Pour couronner le tout, il n’existe pas de promotion ou de relégation entre les ligues amateures régionales et la League1 Ontario et la Première Ligue du soccer du Québec.
Corruption et tabula rasa
Mais le problème du soccer canadien ne vient pas seulement de son système embryonnaire. Le tournant se produit en 2013, lorsque plusieurs équipes de la Canadian Soccer League (CSL, seule ligue nationale à l’époque), sont accusées d’avoir truqué des matchs. La CSA désaccrédite sur le champ la CSL, qui doit alors rejoindre une autre fédération non-FIFA.
Devant le Centre de Règlement des Différends Sportifs (SDRCC), le président de la CSA revient sur les raisons de sa décision. L’exclusion de la CSL n’est pas liée aux matchs truqués, mais fait exclusivement suite à un plan de renouvellement du soccer canadien, le James Easton Report. Ce dossier de 32 pages étudie la possibilité d’une ligue 3 semi-professionnelle divisée en régions. Par-là, la fédération canadienne annonce son ambition : repartir à zéro et reconstruire un système complet.
Dans le cadre de ce plan de restructuration naît la même année la League1 Ontario, qui suit d’un an la création de la Première Ligue de soccer du Québec, toutes deux semi-professionnelles.
La CanPL, renouveau du soccer canadien
En 2017, suivant toujours la perspective d’un renouvellement, la CSA entreprend la création de la Canadian Premier League. Cette première ligue professionnelle occuperait logiquement le 1er tiers du schéma pyramidal. Ses créateurs : l’ancien président de la CSA, Victor Montagliani, et le propriétaire des Hamilton Tiger-Cats, Bob Young.
Pour le lancement de sa saison inaugurale de 2019, la CanPL compte déjà sept équipes : Cavalry de Calgary, le FC Edmonton, les Wanderers d’Halifax, le Valour de Winnipeg, le York 9 FC, le Forge de Hamilton et le Pacific FC. La ligue en attend encore trois pour la saison. À terme, il sera question d’une vingtaine d’équipes divisées en deux niveaux, pour pouvoir incorporer un système de promotion et de relégation. En ce qui concerne les équipes professionnelles canadiennes déjà présentes en MLS, elles resteront chez le voisin états-unien. À moins d’un renversement de situation inattendu !
Le but est donc de créer, avec la CanPL, une vraie alternative sur la scène nord-américaine. Elle ferait concurrence avec les systèmes fermés et permettrait aussi d’accueillir les joueurs canadiens qui peinent à s’imposer à l’international. Elle leur promet pour cela un salaire compris entre 40 000$ et 60 000$ par mois. Loin, donc, des 3 000$ que touchent certains joueurs d’USL. Ce salary cap accompagnera une règle obligeant les équipes à avoir au moins 50% de joueurs canadiens.

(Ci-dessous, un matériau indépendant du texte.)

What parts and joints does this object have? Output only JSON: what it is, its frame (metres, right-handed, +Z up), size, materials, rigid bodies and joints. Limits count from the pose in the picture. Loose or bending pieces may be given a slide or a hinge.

Cette règle faciliterait l’éclosion locale de jeunes talents et le renforcement du soccer national. La CanPL n’est pas loin, en cela, du modèle russe, fondé sur le home-grown.
En somme, la Première Ligue Canadienne est une nouvelle rafraîchissante pour tous les amateurs de soccer. Loin d’être une ligue champagne, elle se concentre sur un développement local. Elle permet ainsi une évolution concrète pour le sport canadien. Rendez-vous en 2019 désormais.